# Easy Probability

• Sep 10th 2010, 10:25 AM
Mr Rayon
Easy Probability
If Pr(A) = 4 Pr(B), $\displaystyle Pr(A\cup B) =0.8$ and $\displaystyle Pr(A\cap B) = 0.2$, find:
a) Pr(B)
b) Pr(A)

The bit that confuses me most was probably "Pr(A) = 4 Pr(B)" in the question above. Is this a typo? I've tried figuring this out for few times but I keep getting negative numbers.

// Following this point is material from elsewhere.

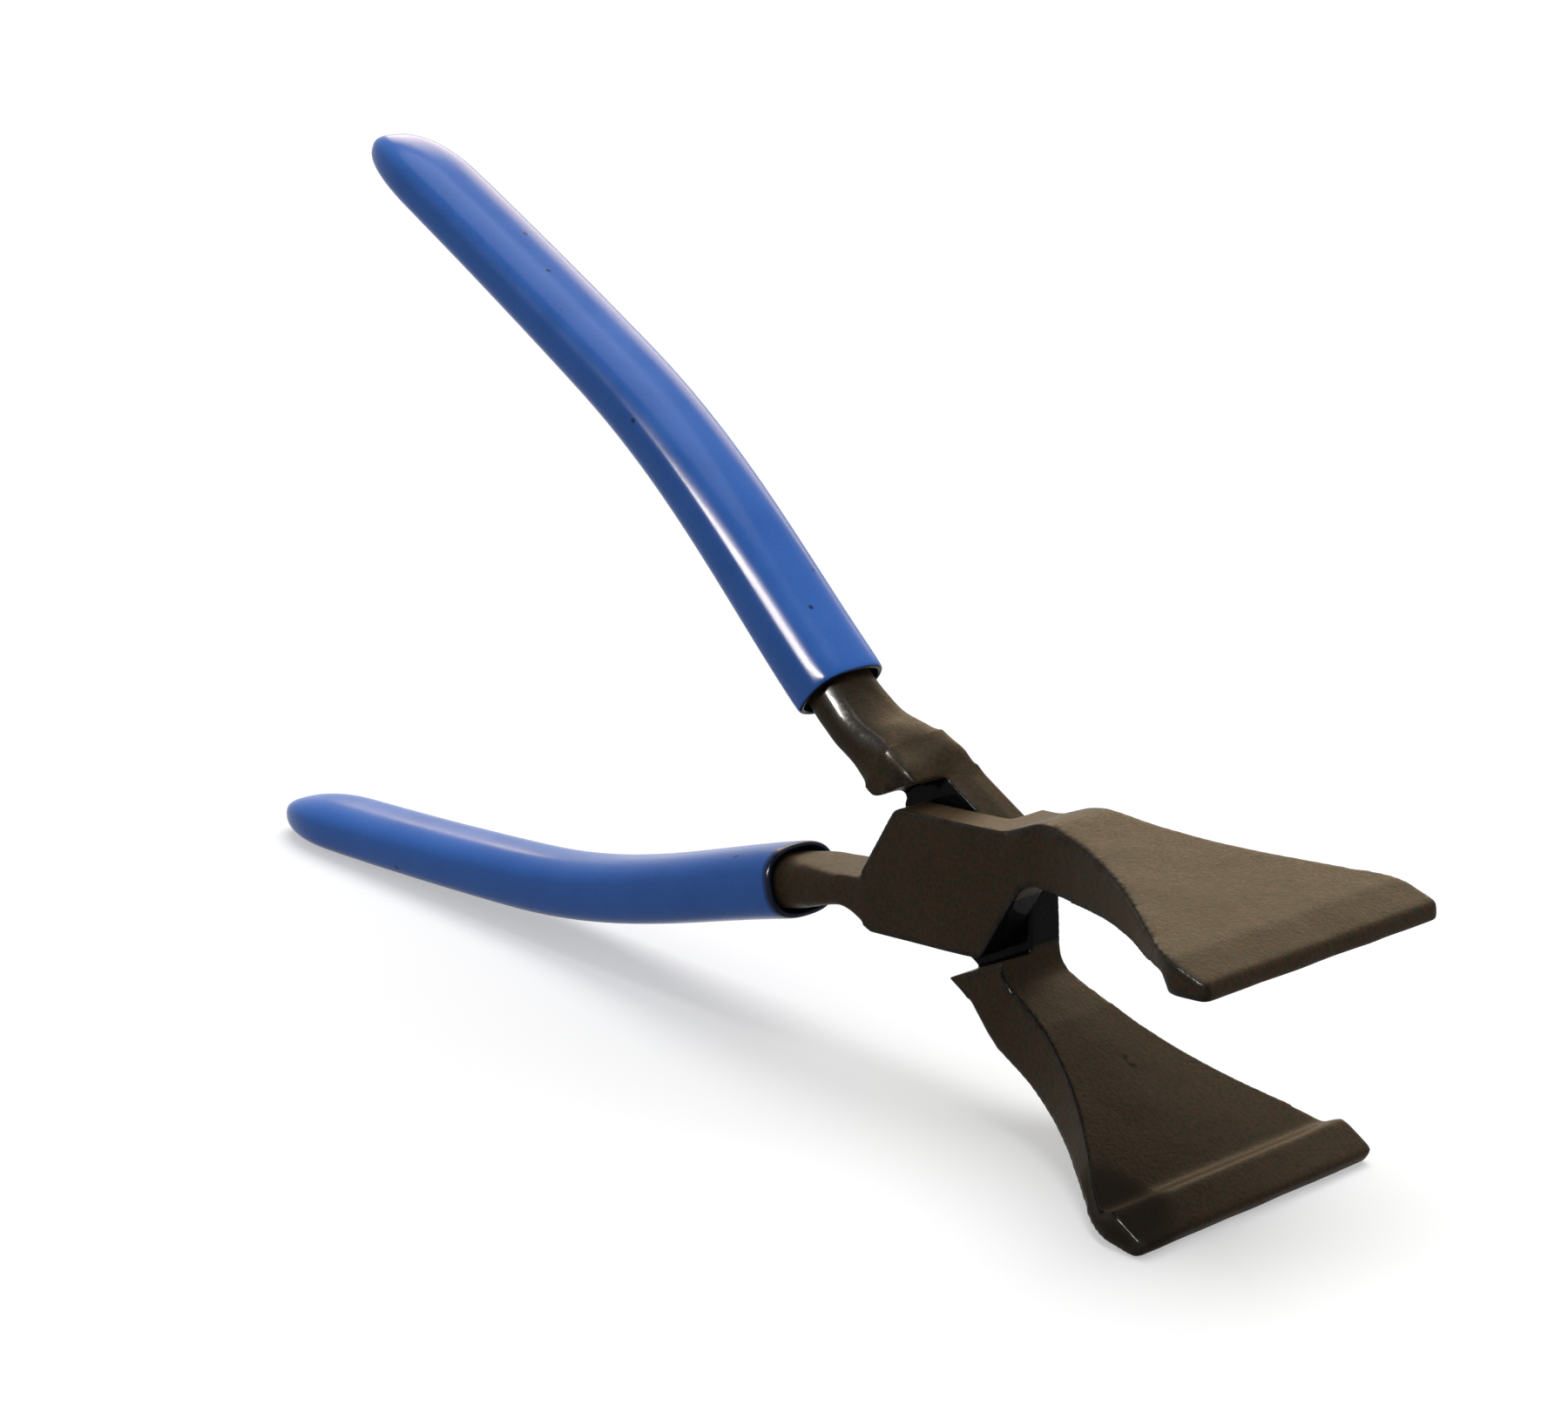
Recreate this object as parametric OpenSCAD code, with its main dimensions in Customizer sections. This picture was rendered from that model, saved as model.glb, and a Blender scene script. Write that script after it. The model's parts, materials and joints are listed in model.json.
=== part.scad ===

Any help would be appreciated.
• Sep 10th 2010, 10:28 AM
Plato
Recall that $\displaystyle P(A\cup B)=P(A)+P(B)-P(A\cap B)$
• Sep 10th 2010, 10:32 AM
Mr Rayon
Yeah, I used that formula, just rearranged but kept getting negative numbers, ignoring Pr(B) in the question and assuming it was a typo.
• Sep 10th 2010, 10:42 AM
Plato
$\displaystyle 0.8 = 5P(B) - 0.2\, \Rightarrow \,5P(B) = 1$

Where is there a negative?
• Sep 10th 2010, 05:55 PM
Soroban
Hello, Mr Rayon!

Quote:

$\displaystyle \text{If }\text{Pr}(A) = 4\!\cdot\!\text{Pr}(B),\;\;\text{Pr}(A\cup B) = 0.8,\;\;\text{Pr}(A\cap B) = 0.2$

$\displaystyle \text{Find: }\,\text{Pr}(A)\,\text{ and }\,\text{Pr}(B)$

That first equation says: .$\displaystyle \text{Pr}(A)$ is four times $\displaystyle \text{Pr}(B).$

Formula: .$\displaystyle \text{Pr}(A \cup B) \;=\;\text{Pr}(A) + \text{Pr}(B) - \text{Pr}(A \cap B)$

Substitute: . . .$\displaystyle 0.8 \quad\;= \;4\!\cdot\!\text{Pr}(B) + \text{Pr}(B) \;\;- \;\; 0.2$

So we have: .$\displaystyle 1.0 \;=\;5\!\cdot\!\text{Pr}(B) \quad\Rightarrow\quad \boxed{\text{Pr}(B) \,=\,0.2}$

Then: .$\displaystyle \text{Pr}(A) \:=\:4\!\cdot\!\text{Pr}(B) \;=\;4(0.2) \quad\Rightarrow\quad \boxed{\text{Pr}(A)\;=\;0.8}$